As I've been thinking about that I've been remembering other birthdays, especially Sam's 40th. She was in the care home by then, had survived being in the hospice but was pretty badly compromised physically. I remember it as N still being the manager, but I may be wrong about that. Anyway, let's assume it was N, who loved Sammie like a sister and agreed with me that 40 was a birthday to make something of. We came up with all sorts of suggestions which she ran past Sam, but all of them met with a blank look or even turning her head away. A visit to the city, no. Theatre? No. I can't remember them all but in desperation N suggested the pub and Sam's head shot right round and she fixed her gaze on N with some serious intent. OK, right, the pub is it? Yes. Which one? In the end it was bloody Wetherspoons she wanted to go to, noisy, rowdy, run by the sort of bloke you don't want to give your money to, but fuck it, it's her birthday, her choice.

Her keyworker, M, had been a hairdresser at one point and she did Sam's hair how she always used to have it, quite fair with highlights, and someone did her make up and put her in her best frock and pushed her in her chair round to the pub.
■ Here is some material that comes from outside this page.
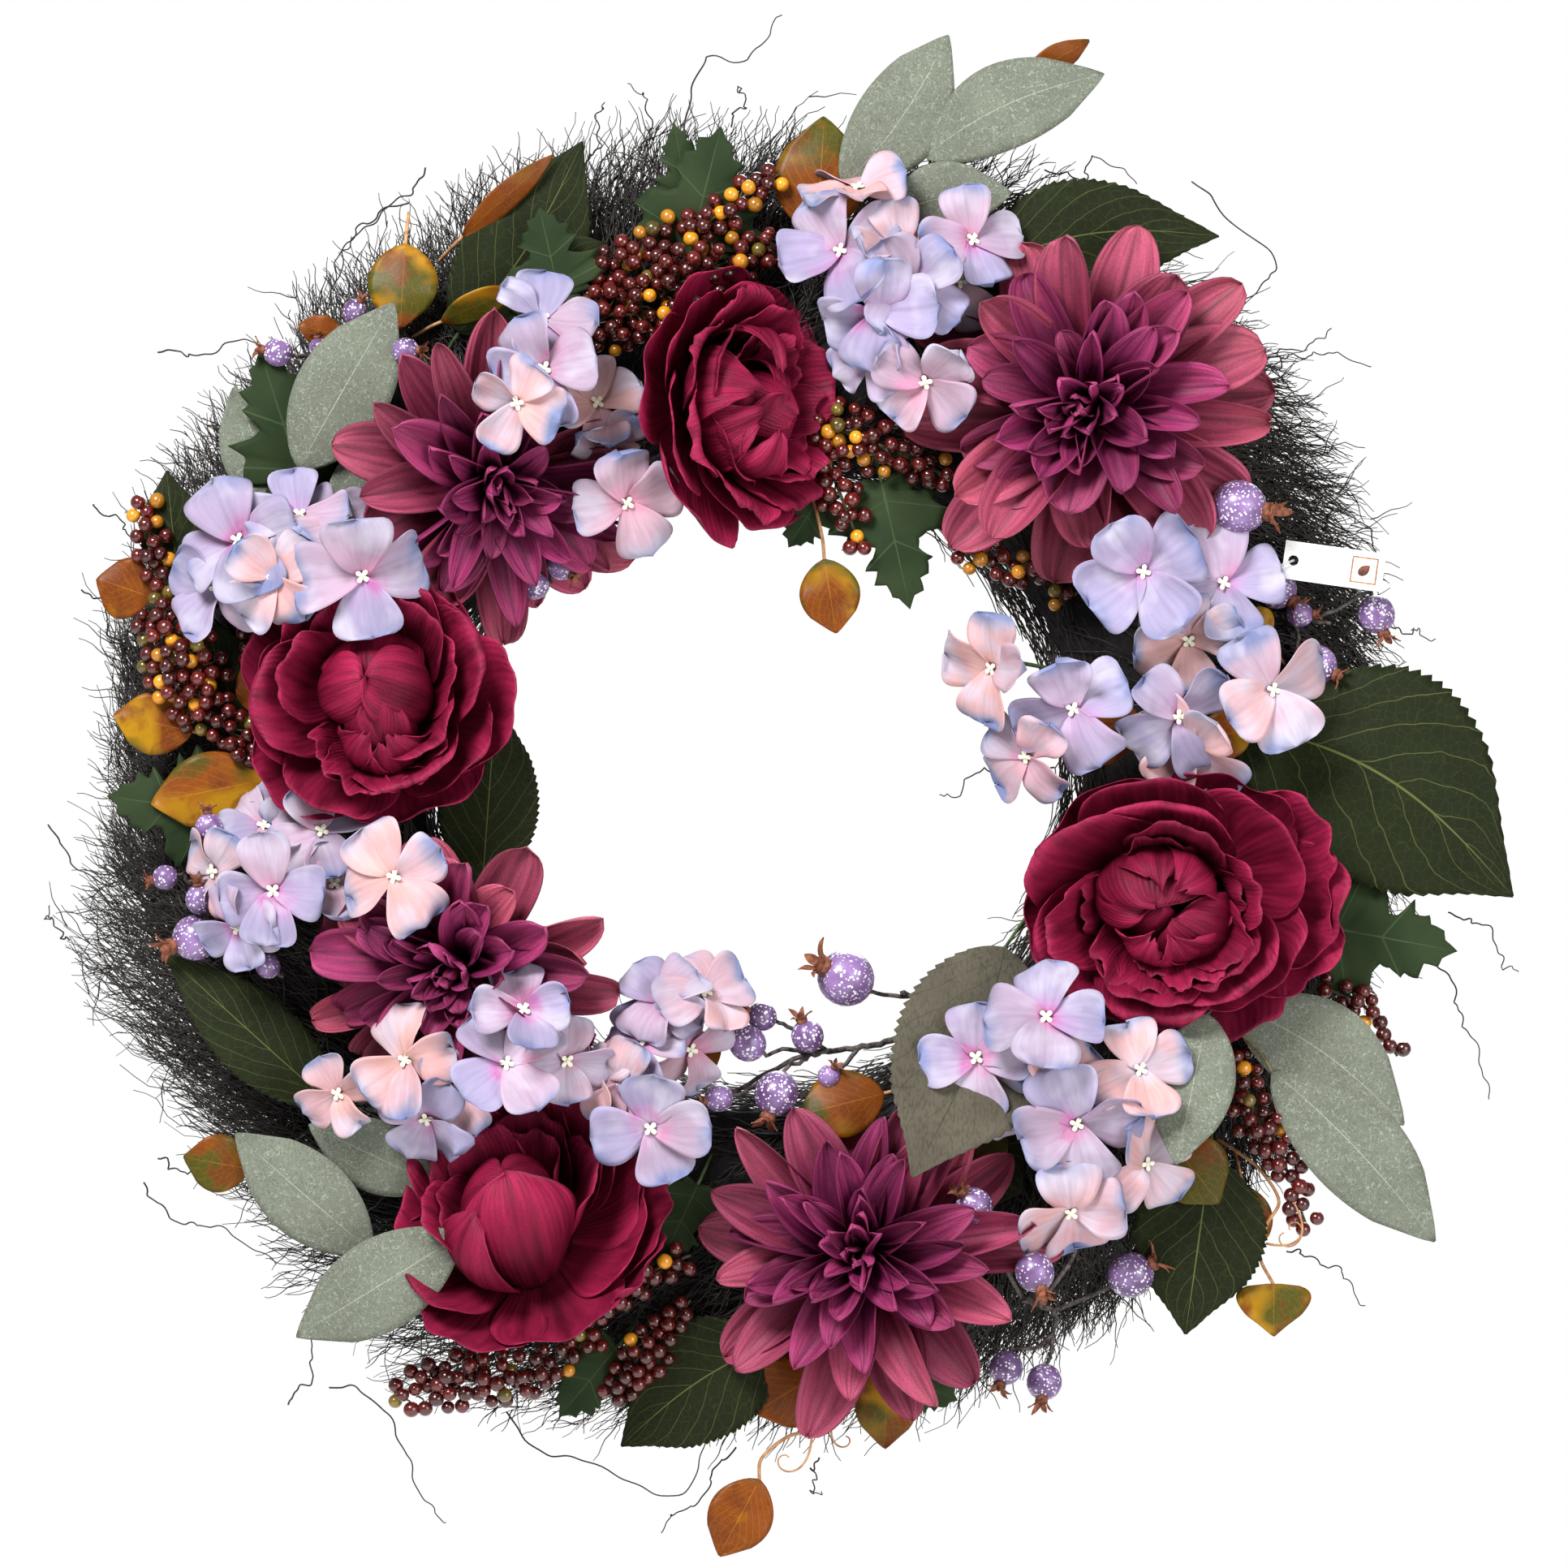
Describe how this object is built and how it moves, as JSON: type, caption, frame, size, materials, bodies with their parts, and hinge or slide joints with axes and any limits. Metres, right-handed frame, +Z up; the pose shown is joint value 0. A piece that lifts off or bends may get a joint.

It was heaving in there, but to be fair, people cleared an area for us to sit together, me, Sam, N the manager, a few old friends who'd known Sam all her life, and some bloke off the night staff that I'd never met but who was fond of Sam. There was a stream of them, staff from the care home, stopping by to raise a glass to Sam. Most of them brought a card and a present and sat next to her for a bit, holding her hand. She was slumped in the chair as usual, but there was a glint in her eye. I bought an Archer's and lemonade which had been her drink and got a straw and a napkin. She was able to suck a bit up the straw though not really swallow, but she got a taste.

I found it all really hard and painful and wanted to scream and scream and MAKE some fucker give me my daughter back, give Sam her life back, but I didn't.

Although I can feel that when I remember it, I'm so glad we did that, that she had a night in Spoons amidst all the pissheads and the racket, the music and laughing, just a bit of normal instead of the fucking care home day in, day out. Well, it wasn't but it seemed like it.

Where I'm doing this month of gratitude, today I chose one of the pictures of her. It's taken in a restaurant - Jamie Oliver's Italian, in fact, and she's looking straight at the camera, at me taking the photo and she has the loveliest smile that gives me strength to carry on. And I am grateful for that, so grateful.